THE REQUEST: In the listing below, locate the lines that hold "follow" and copy them.

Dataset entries
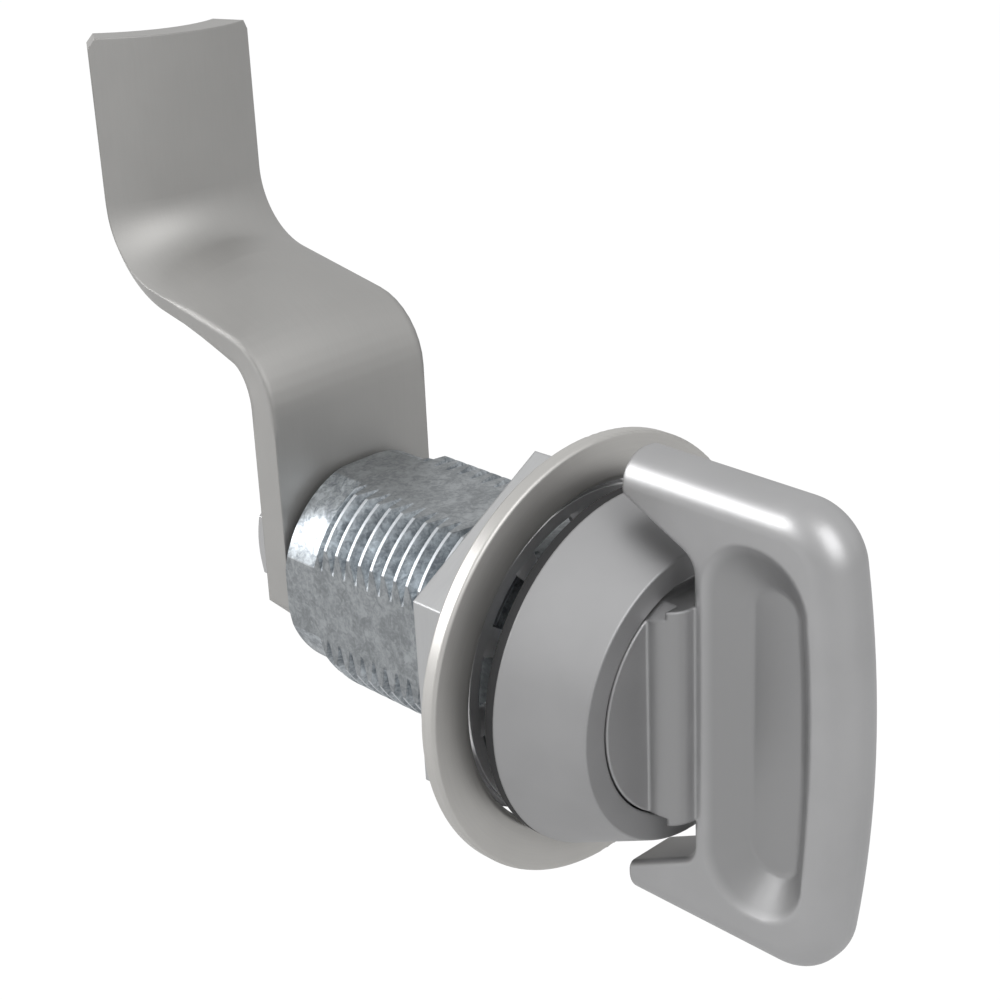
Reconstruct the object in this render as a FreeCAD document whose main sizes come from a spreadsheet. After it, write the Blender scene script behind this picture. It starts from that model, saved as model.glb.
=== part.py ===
import FreeCAD, Part
import math
import os

import Sketcher

# Compression latch for a hinged panel. The latch axis is the Y axis, the grip
# points towards -Y and the pawl upwards along +Z. The origin lies on the axis,
# in the plane where the head sits on its gasket. Lengths are millimetres.

DRIVING_SIZES = [
    # Threaded body.
    ("thread_radius", 11.0),
    ("thread_pitch", 1.5),
    ("thread_depth", 0.92),
    ("flat_depth", 1.5),
    ("body_length", 32.35),
    ("collar_length", 5.05),
    ("collar_step", 0.93),
    ("body_edge_break", 0.4),
    ("flange_overhang", 1.8),
    ("flange_thick", 2.4),
    ("front_wall", 3.1),
    ("rear_wall", 2.9),
    ("step_height", 1.6),
    ("step_thick", 2.2),
    ("track_depth", 0.75),
    # Head, gasket, ring, washer and nut.
    ("head_length", 7.05),
    ("head_face_width", 2.25),
    ("head_taper", 2.95),
    ("head_rim_round", 0.2),
    ("hub_gap", 0.15),
    ("fit_gap", 0.05),
    ("gasket_thick", 0.85),
    ("gasket_bore_gap", 0.25),
    ("panel_space", 2.0),
    ("ring_width", 4.1),
    ("ring_bore_gap", 0.6),
    ("ring_thick", 1.45),
    ("ring_lip_round", 0.55),
    ("ring_rim_round", 0.3),
    ("washer_width", 1.1),
    ("washer_thick", 0.6),
    ("tooth_gap", 0.6),
    ("tooth_reach", 1.7),
    ("tooth_rise", 0.8),
    ("tooth_width", 2.6),
    ("tooth_count", 12),
    ("nut_flats", 28.5),
    ("nut_thick", 5.4),
    ("nut_recess_width", 2.2),
    ("nut_recess_depth", 2.6),
    # Grip and its hub.
    ("grip_thick", 5.57),
    ("grip_half_height", 20.1),
    ("grip_reach", 24.1),
    ("grip_front_radius", 100.0),
    ("grip_corner_radius", 5.2),
    ("grip_edge_round", 2.5),
    ("ear_setback", 2.4),
    ("ear_inner_half", 16.65),
    ("notch_half", 13.3),
    ("notch_reach", 9.35),
    ("notch_round", 2.0),
    ("notch_edge_round", 0.6),
    ("scoop_rim_rear", 10.3),
    ("scoop_rim_front", 20.3),
    ("scoop_rim_half", 11.4),
    ("scoop_corner", 4.8),
    ("scoop_bulge", 0.5),
    ("scoop_rear_inset", 3.6),
    ("scoop_front_inset", 1.7),
    ("scoop_end_inset", 3.8),
    ("scoop_floor_round", 1.0),
    ("scoop_rim_round", 0.5),
    ("scoop_depth", 1.8),
    ("hub_radius", 10.1),
    ("hub_recess", 1.0),
    ("web_setback", 0.6),
    ("web_fillet", 2.6),
    ("ring_groove_width", 1.55),
    ("ring_groove_wall", 0.6),
    ("ring_groove_depth", 1.35),
    ("stem_end", 4.2),
    # Drive train inside the body.
    ("run_gap", 0.1),
    ("bush_flange_thick", 0.8),
    ("bush_flange_width", 1.7),
    ("carrier_room", 2.0),
    ("drum_wall", 1.1),
    ("drum_end_gap", 0.7),
    ("grip_pin_radius", 1.0),
    ("grip_pin_place", 1.0),
    ("clip_thick", 0.8),
    ("clip_height", 1.1),
    ("clip_groove", 0.5),
    ("clip_gap_angle", 60.0),
    ("cinch_stroke", 6.0),
    ("drive_pin_radius", 1.5),
    ("drive_pin_room", 2.4),
    ("drive_pin_end_gap", 0.2),
    ("slot_gap", 0.15),
    ("cam_end_room", 0.3),
    ("step_to_pin", 7.2),
    ("carrier_end_gap", 0.5),
    ("rear_bush_length", 8.5),
    ("rear_bush_wall", 1.7),
    ("rear_lip", 1.15),
    ("rear_clip_height", 1.5),
    # Shaft, pawl and its screw.
    ("nose_to_pin", 6.0),
    ("nose_wall", 1.6),
    ("spring_bore_depth", 3.8),
    ("spring_seat_thick", 0.7),
    ("spring_wire_radius", 0.35),
    ("spring_inset", 0.7),
    ("spring_turns", 5),
    ("tang_half", 4.4),
    ("tang_short", 0.1),
    ("pawl_gap", 0.65),
    ("pawl_thick", 3.0),
    ("pawl_half_width", 8.85),
    ("pawl_low_end", 8.9),
    ("pawl_low_chamfer", 6.4),
    ("pawl_bend_start", 15.9),
    ("pawl_outer_bend", 6.5),
    ("pawl_slope", 9.8),
    ("pawl_slant_run", 11.0),
    ("pawl_second_bend", 7.0),
    ("pawl_top", 46.25),
    ("pawl_top_fall", 1.2),
    ("pawl_crown_radius", 16.5),
    ("pawl_tip_cut", 0.9),
    ("flat_washer_radius", 6.0),
    ("flat_washer_thick", 1.0),
    ("split_washer_radius", 5.1),
    ("split_washer_thick", 1.2),
    ("screw_radius", 2.95),
    ("screw_length", 14.0),
    ("screw_flats", 10.0),
    ("screw_head_thick", 4.0),
]

DOC = FreeCAD.newDocument("compression_latch")
SHEET = DOC.addObject("Spreadsheet::Sheet", "sizes")


class Size:
    """A length with its value and the sheet expression that it is worked out by."""

    def __init__(self, text, number):
        self.text = text
        self.number = float(number)

    def joined(self, other, sign, number):
        return Size("(%s %s %s)" % (self.text, sign, other.text), number)

    def __add__(self, other):
        other = as_size(other)
        return self.joined(other, "+", self.number + other.number)

    def __sub__(self, other):
        other = as_size(other)
        return self.joined(other, "-", self.number - other.number)

    def __mul__(self, other):
        other = as_size(other)
        return self.joined(other, "*", self.number * other.number)

    def __truediv__(self, other):
        other = as_size(other)
        return self.joined(other, "/", self.number / other.number)

    def __neg__(self):
        return Size("(0 - %s)" % self.text, -self.number)


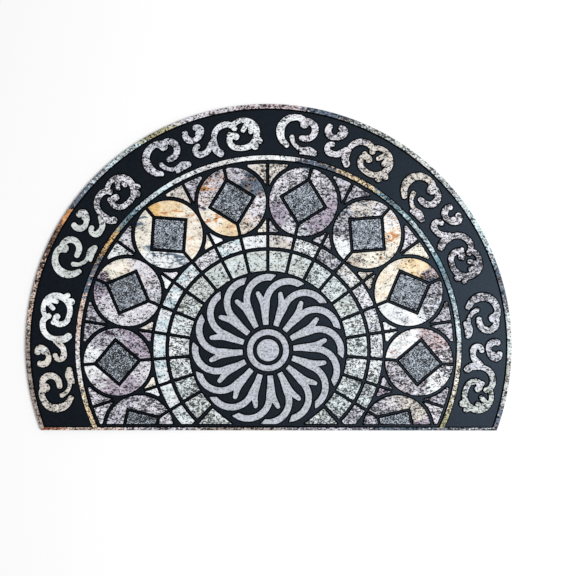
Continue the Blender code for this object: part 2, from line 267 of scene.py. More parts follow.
def put(tree, kind, inputs=None, **settings):
    made = tree.nodes.new(kind)
    for key, value in settings.items():
        setattr(made, key, value)
    for key, value in (inputs or {}).items():
        if isinstance(value, bpy.types.NodeSocket):
            tree.links.new(value, made.inputs[key])
        else:
            made.inputs[key].default_value = value
    return made


def noise(tree, place, scale, detail=2.0, roughness=0.55, distortion=0.0):
    made = put(tree, "ShaderNodeTexNoise", {"Vector": place, "Scale": scale, "Detail": detail,
                                            "Roughness": roughness, "Distortion": distortion})
    return made.outputs["Fac"]


def between(tree, value, low, high, toLow=0.0, toHigh=1.0):
    limits = {"Value": value, "From Min": low, "From Max": high, "To Min": toLow, "To Max": toHigh}
    made = put(tree, "ShaderNodeMapRange", limits, interpolation_type="SMOOTHSTEP")
    return made.outputs["Result"]


def sums(tree, operation, first, second=0.0, third=0.0):
    return put(tree, "ShaderNodeMath", {0: first, 1: second, 2: third}, operation=operation).outputs[0]


def mixed(tree, share, first, second):
    made = put(tree, "ShaderNodeMix", {0: share, 6: first, 7: second}, data_type="RGBA")
    return made.outputs[2]


def newMaterial(name):
    material = bpy.data.materials.new(name)
    material.use_nodes = True
    return material, material.node_tree, material.node_tree.nodes["Principled BSDF"]


# The black of walls and skirts: on the walls the unprinted rubber, partly painted shade, and on the skirts
# painted shade on the ground.
wallBlackAndPaintedShade = (0.0016, 0.0018, 0.0024, 1.0)


# A printed, flocked face. Its two colours meet along a torn edge, where their share plus a broad noise
# passes one half. A noise drawn out along the stone's bedding gives streaks where it is high and veins
# along its contour lines. A fine noise gives dark specks, crowded where a cloudy noise is low, and pale
# flecks.
def printedFace(name, look):
    material, tree, shader = newMaterial(name)
    place = put(tree, "ShaderNodeTexCoord").outputs["Object"]
    layers = ((look["turn"], look["stretch"]), (look["bedTurn"], look["bedding"]))
    drawn, bedded = [put(tree, "ShaderNodeMapping", {"Vector": place, "Rotation": (0.0, 0.0, turn),
                                                     "Scale": (1.0, squeeze, 1.0)}).outputs["Vector"]
                     for turn, squeeze in layers]
    tint, patch, streak = [put(tree, "ShaderNodeAttribute", attribute_name=key)
                           for key in ("tint", "patch", "streak")]
    share = put(tree, "ShaderNodeAttribute", attribute_name="share").outputs["Fac"]
    streaks = streak.outputs["Alpha"]

    broad = noise(tree, bedded, look["marble"], 4.0, 0.62, 0.4)
    torn = sums(tree, "MULTIPLY_ADD", sums(tree, "SUBTRACT", broad, 0.5), look["tear"], share)
    torn = between(tree, torn, *look["tornEdge"])
    colour = mixed(tree, torn, tint.outputs["Color"], patch.outputs["Color"])
    alphas = {0: torn, 2: tint.outputs["Alpha"], 3: patch.outputs["Alpha"]}
    speckle = put(tree, "ShaderNodeMix", alphas).outputs[0]

    thread = noise(tree, bedded, look["streakScale"], 5.0, 0.6, 0.8)
    shown = between(tree, sums(tree, "MULTIPLY_ADD", streaks, 0.30, thread), *look["streakEdge"])
    line = sums(tree, "PINGPONG", sums(tree, "MULTIPLY", thread, look["veins"]), 0.5)
    line = between(tree, line, 0.02, look["vein"], 1.0, 0.0)
    gathered = noise(tree, drawn, look["gather"], 2.0)
    gathered = between(tree, gathered, *look["gatherEdge"], 0.0, look["veining"])
    veined = sums(tree, "MULTIPLY", sums(tree, "MULTIPLY", line, gathered), between(tree, streaks, 0.0, 0.5))
    colour = mixed(tree, sums(tree, "MAXIMUM", shown, veined), colour, streak.outputs["Color"])

    fine = noise(tree, drawn, look["speck"], 3.0, 0.6, look["curl"])
    clouds = noise(tree, drawn, look["cloud"], 3.0)
    crowded = sums(tree, "MULTIPLY_ADD", sums(tree, "SUBTRACT", 0.5, clouds), look["crowding"], fine)
    dark = between(tree, sums(tree, "MULTIPLY_ADD", speckle, 0.2, crowded),
                   look["speckLevel"] - look["softness"], look["speckLevel"] + look["softness"],
                   1.0, look["darkness"])
    light = between(tree, fine, *look["fleckEdge"], look["lighter"], 1.0)
    cloud = between(tree, clouds, 0.3, 0.7, 1.0 - look["clouding"], 1.0 + look["clouding"])
    grain = between(tree, noise(tree, place, look["pile"], 2.0, 0.7), 0.25, 0.75,
                    1.0 - look["graining"], 1.0 + look["graining"])
    shade = sums(tree, "MULTIPLY", sums(tree, "MULTIPLY", cloud, grain), sums(tree, "MULTIPLY", light, dark))
    colour = put(tree, "ShaderNodeVectorMath", {0: colour, "Scale": shade},
                 operation="SCALE").outputs["Vector"]
    colour = put(tree, "ShaderNodeVectorMath", {0: colour, 1: (look["palest"],) * 3},
                 operation="MINIMUM").outputs["Vector"]

    # Where the vertex blackness is high the print gives way to black: unprinted walls, and painted shade on
    # the shoulders, walls and skirts.
    black = put(tree, "ShaderNodeAttribute", attribute_name="black").outputs["Fac"]
    colour = mixed(tree, between(tree, black, *look["blackEdge"]), colour, wallBlackAndPaintedShade)
    tree.links.new(colour, shader.inputs["Base Color"])
    shader.inputs["Roughness"].default_value = look["rough"]
    shader.inputs["Specular IOR Level"].default_value = look["gloss"]
    bump = put(tree, "ShaderNodeBump", {"Height": noise(tree, place, look["flock"], 3.0, 0.7),
                                        "Strength": 0.5, "Distance": look["flockHeight"]})
    tree.links.new(bump.outputs["Normal"], shader.inputs["Normal"])
    return material


# Matt black rubber: nearly black, with a mottling at a few millimetres, a bumpy grain at two, and a
# bluish shine.
rubberLook = {"dark": (0.0002, 0.0003, 0.0008, 1.0), "light": (0.0040, 0.0046, 0.0078, 1.0),
              "mottle": 430.0, "grain": 420.0, "bump": 1.0, "bumpHeight": 0.4 * mm,
              "rough": 0.43, "gloss": 0.25,
              "tone": (0.54, 0.75, 1.0, 1.0)}


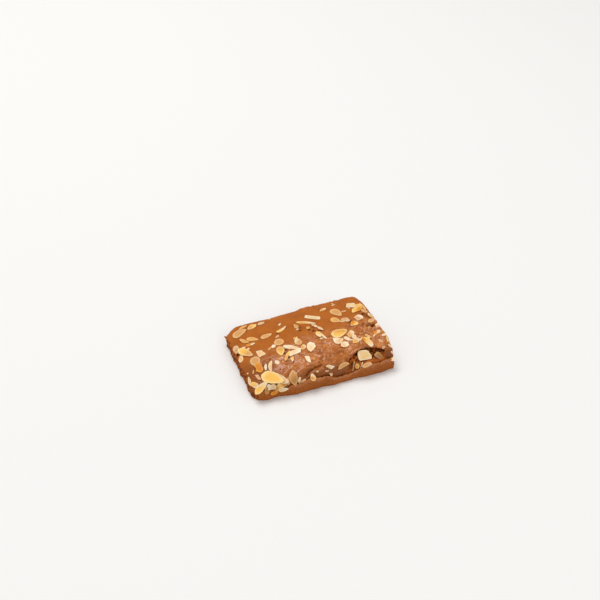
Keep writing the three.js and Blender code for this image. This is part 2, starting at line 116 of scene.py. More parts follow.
world = bpy.data.worlds.new("soft_room")
world.use_nodes = True
nodes, links = world.node_tree.nodes, world.node_tree.links
light_room = nodes["Background"]
light_room.inputs["Color"].default_value = WORLD_COLOUR
light_room.inputs["Strength"].default_value = WORLD_STRENGTH
seen_room = nodes.new("ShaderNodeBackground")
seen_room.inputs["Color"].default_value = FLOOR_COLOUR
seen_room.inputs["Strength"].default_value = SEEN_STRENGTH
ray = nodes.new("ShaderNodeLightPath")
either = nodes.new("ShaderNodeMixShader")
links.new(ray.outputs["Is Camera Ray"], either.inputs[0])
links.new(light_room.outputs[0], either.inputs[1])
links.new(seen_room.outputs[0], either.inputs[2])
links.new(either.outputs[0], nodes["World Output"].inputs["Surface"])
scene.world = world
print("floor, m:", FLOOR_SIZE)

# %% Lamps


def soft_panel(name, place, size, watts, colour):
    """A square lamp that faces the slab."""
    data = bpy.data.lights.new(name, "AREA")
    data.shape = "SQUARE"
    data.size = size
    data.energy = watts
    data.color = colour
    panel = bpy.data.objects.new(name, data)
    panel.location = place
    panel.rotation_euler = (-Vector(place)).to_track_quat("-Z", "Y").to_euler()
    scene.collection.objects.link(panel)


soft_panel("high_panel", place=(-0.5, 1.4, 3.7), size=2.4, watts=101, colour=(1.0, 0.98, 0.95))
soft_panel("front_panel", place=(0.7, -2.2, 1.5), size=1.6, watts=12, colour=(1.0, 0.98, 0.96))
scene.view_settings.view_transform = "Standard"

# %% [markdown]
# ## Small tools for shaping
#
# Every surface below is made from a few easy blends: a mix of two numbers, a smooth step, a bell
# that fades with distance, and noise of a chosen grain. Modifiers could do some of this, but
# plain functions can be read, tested and used again on flakes and sides alike.

# %% Blends


def mix(a, b, t):
    return a + (b - a) * t


def smooth(start, end, t):
    """0 at the start, 1 at the end, with a soft turn at both."""
    s = np.clip((t - start) / (end - start), 0, 1)
    return s * s * (3 - 2 * s)


def bell(distance, reach):
    """1 at no distance, fading out at a few times the reach."""
    return np.exp(-((distance / reach) ** 2))


def distance_to(line, x, y):
    """Distance in plan from every point to a line of points."""
    nearest = np.full(np.shape(x), 1e9)
    for (ax, ay), (bx, by) in zip(line, line[1:]):
        along = ((x - ax) * (bx - ax) + (y - ay) * (by - ay)) / ((bx - ax) ** 2 + (by - ay) ** 2)
        along = np.clip(along, 0, 1)
        nearest = np.minimum(nearest, np.hypot(x - mix(ax, bx, along), y - mix(ay, by, along)))
    return nearest


print("a quarter of the way up a smooth step:", float(smooth(0, 1, 0.25)))

# %% Noise
# How far one seed moves the noise, so that two seeds never give the same lumps
NOISE_SHIFT = (17.3, -9.1, 5.7)
PORE_SHIFT = (11.9, 7.7, -3.1)
# Shares of the width of a pore: its flat floor, then its wall
PORE_FLOOR, PORE_WALL = 0.55, 0.45


def grain(points, size, seed=0):
    """Soft noise from about -1 to 1 at each point, with lumps about `size` millimetres across."""
    shift = Vector([seed * far for far in NOISE_SHIFT])
    return np.array([noise.noise(Vector(p) / size + shift) for p in points])


def wrinkles(points, size, seed=0):
    """Winding ridges, 1 on their tops: noise folded at zero, with its places pushed about first."""
    push = np.stack([grain(points, 2.4 * size, seed + k) for k in (1, 2, 3)], axis=-1)
    return 1 - 3 * abs(grain(np.asarray(points) + 0.9 * size * push, size, seed))


def pits(points, size, seed=0, least=0.2, most=0.5):
    """Round pores of mixed width: 1 inside a pore, 0 outside."""
    shift = Vector([seed * far for far in PORE_SHIFT])
    out = np.zeros(len(points))
    for k, p in enumerate(points):
        far, middles = noise.voronoi(Vector(p) / size + shift)
        # Any number will do here, as long as it stays the same all through one pore
        width = least + (most - least) * noise.cell(middles[0] * 7.3)
        out[k] = 1 - min(max((far[0] / width - PORE_FLOOR) / PORE_WALL, 0), 1)
    return out * out * (3 - 2 * out)


print("grain at one place with two seeds:", grain([(1, 2, 3)], 5).round(2), grain([(1, 2, 3)], 5, 1).round(2))

# %% [markdown]
# ## The form of the slab
#
# The batter rose in a shallow tin. The left end stayed low, the middle and right end rose to the
# crown, and all round the crust rolls down to a rim. Along the front it touched the tin and left
# a thin ledge. These are the sizes that the plain slab was made from, so both agree.

# %% Sizes of the slab
LENGTH, WIDTH, CROWN = 144, 98, 25.5
LEFT, RIGHT = -LENGTH / 2 + 1, LENGTH / 2 - 0.6
FRONT, BACK = -WIDTH / 2 + 2.6, WIDTH / 2 - 0.6
EDGE_WOBBLE = 0.45

LEFT_HEIGHT, LEFT_STEEP_RISE, LEFT_STEEP_REACH = 10.5, 10.5, 11
GENTLE_RISE = CROWN - LEFT_HEIGHT - LEFT_STEEP_RISE
GENTLE_FROM, GENTLE_TO = -60, 10
# The dome stands at least this far above its rims
LEAST_DOME_FRONT, LEAST_DOME_BACK = 2, 4.2

FRONT_SHOULDER, BACK_SHOULDER, RIGHT_SHOULDER = 22, 32, 3
RIGHT_DROP = 2.2
BACK_RIM_LEFT, BACK_RIM_RIGHT, BACK_STEP_X = 13.5, 17.2, 8
LEDGE_HEIGHT, LEDGE_OUT = 11, 2.4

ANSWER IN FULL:
Continue the Blender code for this object: part 2, from line 267 of scene.py. More parts follow.
Keep writing the three.js and Blender code for this image. This is part 2, starting at line 116 of scene.py. More parts follow.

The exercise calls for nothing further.